Manchita me empujó a recordar un texto de Ítalo Calvino titulado El barón rampante (Il barone rampante, 1957). En el relato un joven llamado Cosimo se enfada con su padre y decide subirse a una encina y promete no bajar jamás. Su vida empieza a desarrollarse en las alturas y va saltando de árbol en árbol sin tocar nunca el suelo. Es una disciplina que él mismo se ha impuesto, esto le permite estar dentro y fuera de los hechos al mismo tiempo. A diferencia de Manchita Cosimo no baja.
XI.
Arribo ahora al final. Había prometido una sinopsis de la investigación de mis antepasados y de mis conclusiones. El lector más avezado ya habrá notado que este resumen tiene tantos puntos como jugadores tiene un equipo: 11. Entonces, con la numeración tradicional del fútbol, la clasificación sería: el número 1, el arquero, pone el balón en juego (el texto se introduce); del 2 al 6, defensas y volantes, trasladan el balón hacia el campo rival y plantean una estrategia para el ataque (el texto se desarrolla, se vislumbra el argumento y se expande); del 7 al 11 volantes y delanteros intentan llegar al área contraria con un disparo a puerta que no tiene que ser, necesariamente, un gol (el texto se acerca al desenlace que no tiene que ser, necesariamente, un final).

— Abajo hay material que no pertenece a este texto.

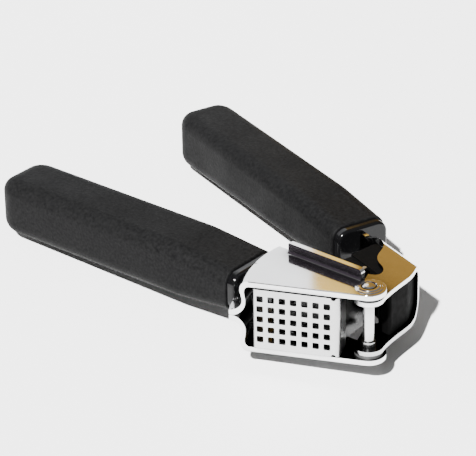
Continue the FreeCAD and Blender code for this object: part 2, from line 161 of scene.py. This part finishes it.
def steel(name, tone, rough, streak, streak_height, shade_reach=0.006, depth=1.6):
    """Stainless steel: fine rolling or brushing streaks along X, light smears, a soft waviness
    and painted shade that darkens the colour in recesses, out to the reach given in metres."""
    f = Finish(name, (tone, tone, tone), 1.0)
    grain = f.noise(0.00012, 3, (streak, 1, 1))
    smear = f.noise(0.006, 5)
    f.vary_colour(smear, (tone * 0.95, tone * 0.95, tone * 0.955), (tone, tone, tone * 0.995))
    # painted shade: the colour darkens in recesses and close to other surfaces
    f.paint_recess_shade(shade_reach, depth)
    f.vary_roughness(smear, rough * 0.8, rough * 1.25)
    f.bump(grain, streak_height, 0.5)
    f.bump(f.noise(0.009, 1), 0.00001, 0.4)
    return f.material


def gloss_black():
    """Glossy black moulding with faint flow marks and dust-fine scuffs."""
    f = Finish("gloss_black", (0.002, 0.002, 0.0022), 0.0, 0.2)
    f.vary_roughness(f.noise(0.003, 6), 0.08, 0.2)
    f.bump(f.noise(0.004, 2), 0.00002, 0.4)
    f.bump(f.noise(0.00025, 3), 0.000002, 0.5)
    return f.material


def soft_grip():
    """Matte elastomer with a fine moulded grain and slightly polished patches where it is held."""
    f = Finish("soft_grip", (0.0035, 0.0035, 0.0036), 0.0, 0.045)
    worn = f.noise(0.02, 4)
    f.vary_colour(f.noise(0.0011, 6), (0.0018, 0.0018, 0.0019), (0.0058, 0.0058, 0.0059))
    f.vary_roughness(worn, 0.54, 0.68)
    f.bump(f.noise(0.0009, 6), 0.00014, 0.7)
    f.bump(f.noise(0.00022, 3), 0.00003, 0.5)
    return f.material


def carrier_black():
    """Satin black moulding of the plunger carrier, with a fine moulded texture."""
    f = Finish("carrier_black", (0.0015, 0.0015, 0.0015), 0.0, 0.02)
    f.vary_roughness(f.noise(0.002, 5), 0.55, 0.7)
    f.bump(f.noise(0.0004, 3), 0.00001, 0.5)
    return f.material


def nylon():
    """Black washer plastic with a moulded texture."""
    f = Finish("washer_nylon", (0.03, 0.03, 0.03), 0.0)
    f.vary_roughness(f.noise(0.001, 4), 0.4, 0.6)
    f.bump(f.noise(0.0003, 3), 0.00002, 0.5)
    return f.material


# The last two numbers of each steel set the reach and steepness of its painted recess shade.
FINISHES = {
    "polished_steel": steel("polished_steel", 0.86, 0.09, 25, 0.0000015, 0.012, 2.4),
    "strainer_steel": steel("strainer_steel", 0.56, 0.3, 12, 0.000004, 0.008, 2.2),
    "brushed_foot": steel("brushed_foot", 0.42, 0.3, 30, 0.000005, 0.012, 3.0),
    "rivet_steel": steel("rivet_steel", 0.66, 0.16, 1, 0.000003),
    "washer_nylon": nylon(),
    "gloss_black": gloss_black(),
    "soft_grip": soft_grip(),
}

NODE_FINISHES = {
    "plunger_carrier": carrier_black(),
    # The trough steel gets much stronger painted shade, so that its inside reads dark.
    "lever_frame": steel("trough_steel", 0.86, 0.09, 25, 0.0000015, 0.022, 5.0),
}

for part in RECORD["subparts"]:
    shown = NODES[part["node"]]
    finish = NODE_FINISHES.get(part["node"], FINISHES[part["material_slot"]])
    if not shown.material_slots:
        shown.data.materials.append(finish)
    for place in shown.material_slots:
        place.material = finish


# ---------- stage ----------
def quad(name, corners, material):
    """One flat face of the stage."""
    mesh = bpy.data.meshes.new(name)
    mesh.from_pydata([tuple(c) for c in corners], [], [(0, 1, 2, 3)])
    mesh.materials.append(material)
    made = bpy.data.objects.new(name, mesh)
    bpy.context.scene.collection.objects.link(made)
    return made


def glow(name, colour, strength):
    """A plain emitting material for a card."""
    material = bpy.data.materials.new(name)
    material.use_nodes = True
    tree = material.node_tree
    tree.nodes.clear()
    out = tree.nodes.new("ShaderNodeOutputMaterial")
    light = tree.nodes.new("ShaderNodeEmission")
    light.inputs["Color"].default_value = (*colour, 1)
    light.inputs["Strength"].default_value = strength
    tree.links.new(light.outputs[0], out.inputs["Surface"])
    return material


def card(name, centre, across, upward, colour, strength):
    """A reflector card that only polished surfaces see."""
    corners = [centre - across - upward, centre + across - upward,
               centre + across + upward, centre - across + upward]
    made = quad(name, corners, glow(name, colour, strength))
    made.visible_camera = False
    made.visible_diffuse = False
    made.visible_shadow = False
    return made


def floor_height(x, y):
    """The table under the press: through the plate's flange edge and both handle ends."""
    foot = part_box("side_plate_lower")[0]
    return FLOOR_SLOPE_X * (x - foot.x) + FLOOR_SLOPE_Y * (y - PIVOT.y) - 0.0001


def pale_floor():
    """The table: a matte white sheet, tilted because the press lies a little askew on it."""
    paint = Finish("floor_paint", (0.93, 0.93, 0.93), 0.0, 0.2)
    paint.vary_roughness(paint.noise(0.03, 3), 0.7, 0.8)
    far = FLOOR_REACH
    spots = [(-far, -far), (far, -far), (far, far), (-far, far)]
    return quad("floor", [(x, y, floor_height(x, y)) for x, y in spots], paint.material)


def cards():
    """White, warm and amber cards behind the press, and a dark one in front to its left."""
    right, _, back = view_axes()
    mirrored_back = Vector((-back.x, -back.y, back.z))
    edge = PIVOT - right * WARM_EDGE + mirrored_back * CARD_DISTANCE
    flat_right = Vector((right.x, right.y, 0)).normalized()
    upward = mirrored_back.cross(flat_right).normalized() * CARD_HALF_HEIGHT
    card("white_card", edge - flat_right * 0.2, flat_right * 0.2, upward, (0.97, 0.98, 1.0), 2.6)
    warm_half = (WARM_EDGE + AMBER_EDGE) / 2
    card("warm_card", edge + flat_right * warm_half, flat_right * warm_half, upward, (1.0, 0.66, 0.17), 1.5)
    amber = edge + flat_right * (2 * warm_half + 0.15)
    card("amber_card", amber, flat_right * 0.15, upward, (1.0, 0.57, 0.13), 0.5)
    left_front = Vector((-back.x, back.y, back.z))
    side = left_front.cross(Vector((0, 0, 1))).normalized()
    centre = PIVOT + left_front * DARK_CARD_DISTANCE
    card("dark_card", centre, side * 0.16, left_front.cross(side) * 0.2, (0.13, 0.105, 0.135), 1.0)


def lights():
    """An even pale sky and one fairly hard key light from the camera's left."""
    world = bpy.data.worlds.new("studio")
    bpy.context.scene.world = world
    world.use_nodes = True
    ground = world.node_tree.nodes["Background"]
    ground.inputs["Color"].default_value = (1, 1, 1, 1)
    ground.inputs["Strength"].default_value = SKY_STRENGTH
    data = bpy.data.lights.new("key", "SUN")
    data.energy = SUN_STRENGTH
    data.angle = math.radians(SUN_ANGLE)
    sun = bpy.data.objects.new("key", data)
    bpy.context.scene.collection.objects.link(sun)
    turn = math.radians(SUN_AZIMUTH)
    lift = math.radians(SUN_ELEVATION)
    toward = Vector((math.cos(turn) * math.cos(lift), math.sin(turn) * math.cos(lift), math.sin(lift)))
    sun.rotation_mode = "QUATERNION"
    sun.rotation_quaternion = (-toward).to_track_quat("-Z", "Y")


def camera():
    """The long-lens camera, looking down on the head from the mouth side."""
    right, up, back = view_axes()
    data = bpy.data.cameras.new("camera")
    data.sensor_width = 36
    data.lens = CAMERA_LENS
    data.clip_start = CAMERA_DISTANCE * 0.05
    data.clip_end = CAMERA_DISTANCE * 20
    made = bpy.data.objects.new("camera", data)
    place = PIVOT + back * CAMERA_DISTANCE - right * CAMERA_LEFT + up * CAMERA_UP
    turn = Matrix((right, up, back)).transposed().to_4x4()
    made.matrix_world = Matrix.Translation(place) @ turn
    bpy.context.scene.collection.objects.link(made)
    bpy.context.scene.camera = made


pale_floor()
cards()
lights()
camera()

Lo que ahora, antes de partir, me pregunto: ¿No es, en definitiva, el último párrafo una repetición de todo lo anterior? ¿No acabo de hacer una exégesis de mi propio texto? ¿No estaré bajo el influjo de Macaya en la reiteración y explicación de la jugada?
Quizá deba hacer como Manchita y Cosimo y subir a lo más alto para no volver a bajar a este país de repeticiones, o quizá deba escuchar los partidos por la radio porque, ya se sabe, la imaginación construye y favorece, además, ciertas digestiones.